Я избегала смотреть на торшер, на его зловещий красный свет. Тени, что отбрасывал светильник, были точно живые. Стоило отвернуться, и они подобно змеям ползли ко мне. Я прекрасно понимала, что это всего лишь иллюзии. Но когда ты один, да и время уж за полночь, страхи имеют гадкое свойство оживать. Из коридора раздался характерный скрип открываемой двери. Едва слышный, но вполне различимый. Чтобы успокоиться, я решила выйти из спальни. Возможно, Ника решила что-то проверить. Выскользнув за дверь, я чуть не хлопнула себя по лбу: после нашей с Корсой комнаты в конце коридора только вечно запертая дверь. Я вгляделась в плохо освещенное пространство, латунная ручка запертой двери дернулась. Или мне показалось. Разум в последние дни пытался оправдать мое пребывание в лечебнице, играл со мной недобрые шутки. Звук повторился, блеснул металл. Определенно ручка дергалась. Я оглянулась в сторону выхода в зал. Занавески из бусин висели неподвижно. Негромко я окликнула Нику:
– Корса! Корса, ты тут? – В ответ только пробирающие нутро щелчки треклятой дверной ручки. Вопреки здравому смыслу я двинулась прямо к этой чертовой двери. Все внутренние инстинкты вопили, кричали, стараясь меня остановить: «Алиса, Алиса, дьявол тебя раздери, куда ты идешь?!» С упрямством слабоумного я слепо направлялась к опасности. В груди даже что-то радостно затрепетало, возможно, проснулось то самое чувство, когда стоишь на краю пропасти, и от смерти отделяет всего один шаг. Стоит переступить черту, и дороги назад уже не будет. Моя нога давно уже свесилась с края. Я приблизилась к двери и поймала бьющуюся в агонии латунную ручку. Движение сразу прекратилось. Я медленно повернула ее, ощущая, как легко поддался замок. Прежде чем открыть, я еще раз окинула дверь из темного дерева пристальным взглядом. На ней засияли странные знаки, все заключенные в круги.
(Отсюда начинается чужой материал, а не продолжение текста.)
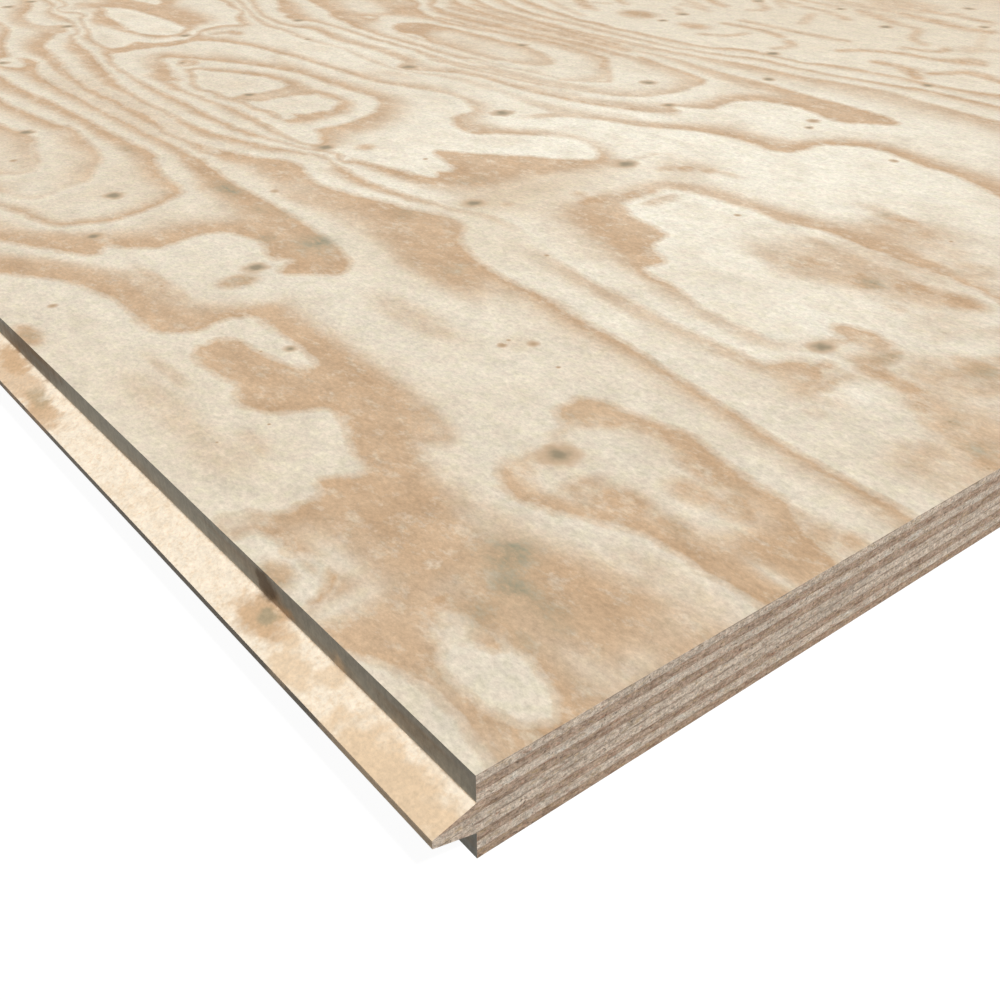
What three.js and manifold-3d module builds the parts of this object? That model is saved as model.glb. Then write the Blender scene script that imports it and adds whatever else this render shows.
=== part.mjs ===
// A tongued-and-grooved sheet of softwood plywood: nine veneers, each with its grain across
// the grain of the next, glued into one sheet, sawn square and milled along both long sides.
//
// Millimetres. +Y runs along the sheet, with the grain of its face, and +Z is up. The tongue
// points to -X and the groove opens to +X. The origin is on the underside, in the middle of
// the sheet's overall length and width. Every veneer is modelled where it lies in the sheet.

import * as THREE from 'three';
import { mergeVertices } from 'three/addons/utils/BufferGeometryUtils.js';
import Module from 'manifold-3d';

const wasm = await Module();
wasm.setup();

// ---------- Driving dimensions ----------

// The sheet, square at both ends. The laying width runs from shoulder to shoulder: it is
// what the sheet covers once its tongue is in its neighbour's groove.
const SHEET_LENGTH = 2440;
const LAYING_WIDTH = 1210;

// The veneers: three thinner ones above and below the tongue, three thicker ones in it.
const OUTER_VENEER = 2.25;
const INNER_VENEER = 2.5;

// The tongue, centred in the thickness, with sloped flanks and a narrow flat nose.
const TONGUE_REACH = 9.5;
const TONGUE_ROOT_THICKNESS = 7.5;
const TONGUE_NOSE_THICKNESS = 2;

// What the groove leaves free round a seated tongue, measured up from each flank and
// straight out from the nose.
const FLANK_CLEARANCE = 0.2;
const NOSE_CLEARANCE = 0.75;

// The radius that the cutters leave on the tongue's nose and in the bottom of the groove.
const CUTTER_RADIUS = 0.25;
const SEGMENTS_PER_ROUND = 4;

// How far the cutters run past the wood, so that none of their faces lies in one of its.
const CUTTER_OVERRUN = 5;

// ---------- Lay-up ----------

// From the underside up. A long veneer has its grain along the sheet, a cross one across it.
const LONG = 'along the sheet';
const CROSS = 'across the sheet';
const LAY_UP = [
  { name: 'back_veneer', thickness: OUTER_VENEER, grain: LONG, color: 0xb39a80 },
  { name: 'lower_cross_veneer', thickness: OUTER_VENEER, grain: CROSS, color: 0xbcab9a },
  { name: 'lower_long_veneer', thickness: OUTER_VENEER, grain: LONG, color: 0xa6917d },
  { name: 'lower_inner_cross_veneer', thickness: INNER_VENEER, grain: CROSS, color: 0xb8a796 },
  { name: 'core_veneer', thickness: INNER_VENEER, grain: LONG, color: 0xbbab9b },
  { name: 'upper_inner_cross_veneer', thickness: INNER_VENEER, grain: CROSS, color: 0xa38f7d },
  { name: 'upper_long_veneer', thickness: OUTER_VENEER, grain: LONG, color: 0xbfb2a4 },
  { name: 'upper_cross_veneer', thickness: OUTER_VENEER, grain: CROSS, color: 0xa38f7d },
  { name: 'face_veneer', thickness: OUTER_VENEER, grain: LONG, color: 0xe6d8bf },
];

const SHEET_THICKNESS = LAY_UP.reduce((total, veneer) => total + veneer.thickness, 0);
const OVERALL_WIDTH = LAYING_WIDTH + TONGUE_REACH;

const NOSE_X = -OVERALL_WIDTH / 2;
const TONGUE_SHOULDER_X = NOSE_X + TONGUE_REACH;
const GROOVE_SHOULDER_X = TONGUE_SHOULDER_X + LAYING_WIDTH;
const MID_Z = SHEET_THICKNESS / 2;

// ---------- Solids ----------

// A closed three.js geometry as a solid that can be cut.
function solidOf(geometry) {
  geometry.deleteAttribute('normal');
  geometry.deleteAttribute('uv');
  const welded = mergeVertices(geometry);
  return new wasm.Manifold(new wasm.Mesh({
    numProp: 3,
    vertProperties: new Float32Array(welded.attributes.position.array),
    triVerts: new Uint32Array(welded.index.array),
  }));
}

// A solid as a three.js geometry with flat faces.
function geometryOf(solid) {
  const { vertProperties, triVerts } = solid.getMesh();
  const welded = new THREE.BufferGeometry();
  welded.setAttribute('position', new THREE.BufferAttribute(new Float32Array(vertProperties), 3));
  welded.setIndex([...triVerts]);
  const geometry = welded.toNonIndexed();
  geometry.computeVertexNormals();
  return geometry;
}

// One veneer before the milling, as wide as the sheet with its tongue. Its two faces are set
// to the very heights that its neighbours use, so that glued faces lie in one plane.
function veneerBlank(underside, topside) {
  const box = new THREE.BoxGeometry(OVERALL_WIDTH, SHEET_LENGTH, 1);
  const corners = box.attributes.position;
  for (let i = 0; i < corners.count; i += 1) {
    corners.setZ(i, corners.getZ(i) > 0 ? topside : underside);
  }
  return solidOf(box);
}

// ---------- Edge profiles ----------

// A profile is drawn from its shoulder: x is the distance out of the shoulder, or into it for
// the groove, and y is the height above the middle of the sheet. Tongue and groove have the
// same slope, and their ends have the same radius.
const TONGUE_ROOT = TONGUE_ROOT_THICKNESS / 2;
const TONGUE_NOSE = TONGUE_NOSE_THICKNESS / 2;
const FLANK_ANGLE = Math.atan2(TONGUE_ROOT - TONGUE_NOSE, TONGUE_REACH);
const GROOVE_MOUTH = TONGUE_ROOT + FLANK_CLEARANCE;
const GROOVE_DEPTH = TONGUE_REACH + NOSE_CLEARANCE;

// The round between a flank and the flat end of its profile: its centre, and the point where
// the flank runs into it.
function endRound(half, reach) {
  const x = reach - CUTTER_RADIUS;
  const flankHeight = half - x * Math.tan(FLANK_ANGLE);
  const y = flankHeight - CUTTER_RADIUS / Math.cos(FLANK_ANGLE);
  const start = new THREE.Vector2(
    x + CUTTER_RADIUS * Math.sin(FLANK_ANGLE),
    y + CUTTER_RADIUS * Math.cos(FLANK_ANGLE),
  );
  return { x, y, start };
}

// What the cutter above the tongue takes away: the shoulder, the flank and the nose's round.
function tongueCutterProfile() {
  const above = MID_Z + CUTTER_OVERRUN;
  const outside = TONGUE_REACH + CUTTER_OVERRUN;
  const round = endRound(TONGUE_ROOT, TONGUE_REACH);
  const profile = new THREE.Shape();
  profile.moveTo(0, above);
  profile.lineTo(0, TONGUE_ROOT);
  profile.lineTo(round.start.x, round.start.y);
  profile.absarc(round.x, round.y, CUTTER_RADIUS, Math.PI / 2 - FLANK_ANGLE, 0, true);
  profile.lineTo(outside, round.y);
  profile.lineTo(outside, above);
  profile.closePath();
  return profile;
}

// The groove's section, with its flanks carried on past the mouth.
function grooveProfile() {
  const mouth = GROOVE_MOUTH + CUTTER_OVERRUN * Math.tan(FLANK_ANGLE);
  const round = endRound(GROOVE_MOUTH, GROOVE_DEPTH);
  const profile = new THREE.Shape();
  profile.moveTo(-CUTTER_OVERRUN, -mouth);
  profile.lineTo(round.start.x, -round.start.y);
  profile.absarc(round.x, -round.y, CUTTER_RADIUS, FLANK_ANGLE - Math.PI / 2, 0, false);
  profile.absarc(round.x, round.y, CUTTER_RADIUS, 0, Math.PI / 2 - FLANK_ANGLE, false);
  profile.lineTo(-CUTTER_OVERRUN, mouth);
  profile.closePath();
  return profile;
}

// A cutter run along a whole long side. Both profiles point to -X as they leave the shoulder,
// and side is 1 for the way up that they are drawn, -1 for the same upside down.
function cutter(profile, shoulderX, side) {
  const run = SHEET_LENGTH + 2 * CUTTER_OVERRUN;
  const bar = new THREE.ExtrudeGeometry(profile, {
    depth: run,
    bevelEnabled: false,
    curveSegments: SEGMENTS_PER_ROUND,
  });
  // The drawing's x goes to -X and its y to +Z or -Z. The run keeps the solid the right way out.
  const place = new THREE.Matrix4().makeBasis(
    new THREE.Vector3(-1, 0, 0),
    new THREE.Vector3(0, 0, side),
    new THREE.Vector3(0, side, 0),
  );
  place.setPosition(shoulderX, -side * run / 2, MID_Z);
  return solidOf(bar.applyMatrix4(place));
}

const cutters = [
  cutter(tongueCutterProfile(), TONGUE_SHOULDER_X, 1),
  cutter(tongueCutterProfile(), TONGUE_SHOULDER_X, -1),
  cutter(grooveProfile(), GROOVE_SHOULDER_X, 1),
];

// ---------- The sheet ----------

const sheet = new THREE.Group();
sheet.name = 'plywood_sheet';

let height = 0;
for (const { name, thickness, grain, color } of LAY_UP) {
  const underside = height;
  height += thickness;
  const milled = cutters.reduce(
    (wood, edgeCutter) => wood.subtract(edgeCutter),
    veneerBlank(underside, height),
  );
  const material = new THREE.MeshStandardMaterial({ color, roughness: 0.75, metalness: 0 });
  const veneer = new THREE.Mesh(geometryOf(milled), material);
  veneer.name = name;
  veneer.userData.grain = grain;
  sheet.add(veneer);
}

export default sheet;
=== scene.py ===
# %% [markdown]
# # A tongued and grooved plywood sheet
# The real sheet is nine softwood veneers, peeled from the log in one long ribbon and glued with their
# grain crossed. Two things are worth teaching on it: a face veneer whose figure is a cut through the
# growth rings, and a stack of thin boards that are all milled by the same cutter.
# Everything here is in metres, in the same frame as the CAD solids: +Y runs along the sheet, +Z is up.

# %% Load the fixed frame
import math

import bmesh
import bpy
import numpy as np
from mathutils import Matrix, Vector


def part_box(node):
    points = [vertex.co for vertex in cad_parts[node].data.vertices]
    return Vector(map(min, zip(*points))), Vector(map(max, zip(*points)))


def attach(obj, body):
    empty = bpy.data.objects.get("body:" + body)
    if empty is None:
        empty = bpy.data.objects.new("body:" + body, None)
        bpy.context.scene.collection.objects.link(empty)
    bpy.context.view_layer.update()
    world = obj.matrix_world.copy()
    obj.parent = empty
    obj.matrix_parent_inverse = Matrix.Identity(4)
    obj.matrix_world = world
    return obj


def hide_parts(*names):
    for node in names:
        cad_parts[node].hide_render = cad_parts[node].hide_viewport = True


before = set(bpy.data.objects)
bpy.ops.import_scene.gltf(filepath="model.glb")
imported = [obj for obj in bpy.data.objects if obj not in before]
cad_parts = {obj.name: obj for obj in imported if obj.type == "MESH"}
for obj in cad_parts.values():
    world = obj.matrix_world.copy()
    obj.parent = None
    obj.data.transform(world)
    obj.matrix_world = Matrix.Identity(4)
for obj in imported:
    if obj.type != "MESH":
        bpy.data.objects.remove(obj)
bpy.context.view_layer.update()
print("veneers in the frame:", sorted(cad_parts))

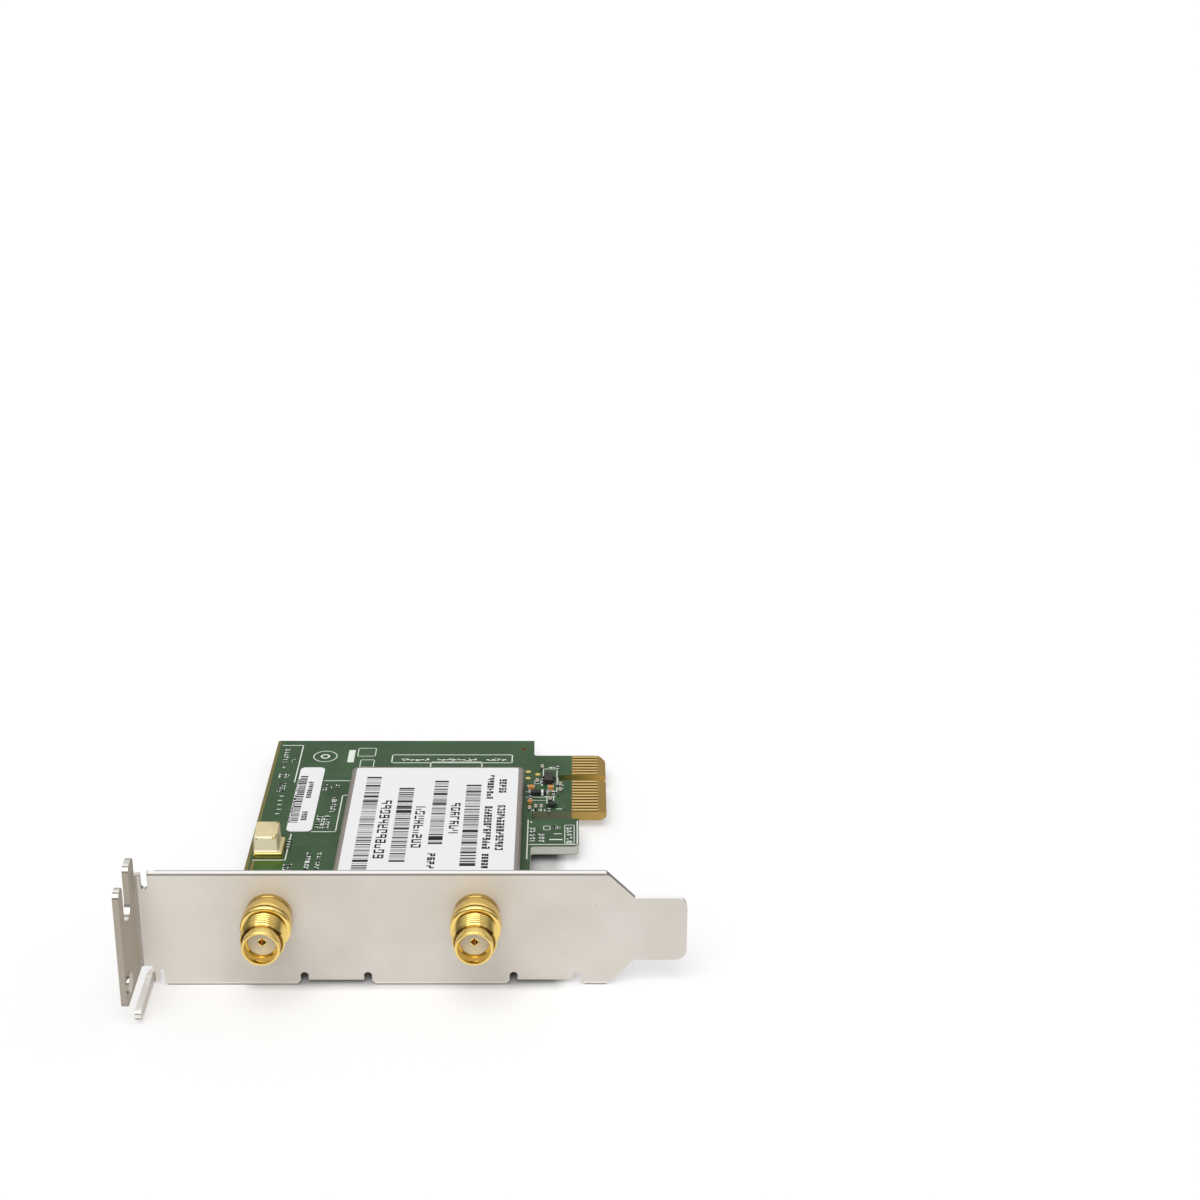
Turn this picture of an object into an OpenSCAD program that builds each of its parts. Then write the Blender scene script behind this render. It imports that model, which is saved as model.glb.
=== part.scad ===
// Low-profile wireless network card: a folded slot bracket, a circuit board with an edge connector,
// a shielded radio section and two threaded antenna jacks joined to it by coaxial leads.
// All sizes are in millimetres. Sizes named _x are measured from the outer face of the ear,
// sizes named _y from the front face of the plate, and heights from the surface under the card.

/* [Bracket] */
// Length from the ear to the end of the tongue
bracket_len = 79.2; // [76:0.1:90]
// Height of the plate
plate_h = 18.42; // [18:0.01:20]
// Thickness of the sheet
sheet_t = 0.86; // [0.7:0.01:1]
// Inside radius of the folds
fold_r = 0.4; // [0.2:0.05:0.6]
// Width of the tongue
tongue_w = 10.19; // [9:0.01:11]
// Straight length of the tongue
tongue_len = 7.5; // [5:0.1:9]
// Radius of the tongue's corners
tongue_corner = 1.7; // [0.8:0.1:2.5]
// Width of the relief notches beside the folds
relief_w = 1.15; // [0.8:0.05:1.4]
// Depth of the relief notches
relief_depth = 2.1; // [1.8:0.05:2.4]
// Width of the notch at the plate's top, beside the fold to the ear
top_relief_w = 1; // [0.8:0.05:1.2]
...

В некоторых были нарисованы слова на неизвестном мне языке. Я смогла различить изображение креста, полукругов, месяца и, полагаю, косы. Проведя рукой по светившимся символам, я заставила этим жестом их исчезнуть. Они медленно погасли, вновь погружая коридор в сумрак. Решительно распахнув дверь, увидела за ней лишь темноту. Протяни руку и пальцы – ни на что не наткнешься. Настоящая тьма. Будто вглядываешься в бездну. Я невольно отступила, справедливо предположив, что таинственную комнату лучше закрыть. Не успела я совершить это нехитрое действие, как меня охватил ужас, а из горла вырвался леденящий душу крик. Разъяренная Ника с искаженным от ярости лицом летела на меня, выставив паучьи пальцы с длинными ногтями, что напоминали когти хищной птицы. Платье в пол было порвано, в местах, где виднелась кожа, молочный цвет перекрыл алый. Кровь с молоком. Я закрыла глаза, готовая смириться с уготованной мне судьбой.
Проснувшись от своего полного страха вопля, я подскочила в постели. Дверь спальни распахнулась, я увидела в проеме Корсу в совершенно целом платье, а вместо ярости ее лицо выражало беспокойство, но искренним оно мне не показалось:
– Элис, тебе приснился кошмар? Снова?
Я все еще с опаской поглядывала на подругу Чалис и, отодвинувшись к спинке кровати, невесело усмехнулась:
– Вся моя жизнь – кошмар, но было бы славно, если хотя бы ночью морок меня отпускал.
Ника улыбнулась. Неприятной, скользкой улыбкой. Жемчужного смеха за ней не последовало. Я услышала скрежет, точно кто-то царапал дерево. Вглядевшись в дверной проем, заметила, как сильно пальцы Ники вцепились в дверь. Сглотнув, постаралась отогнать от себя бредовые мысли. Правда, я могла поклясться себе, что утром увижу на темном дереве свежие борозды, оставленные когтями Корсы. Осталось дожить до восхода.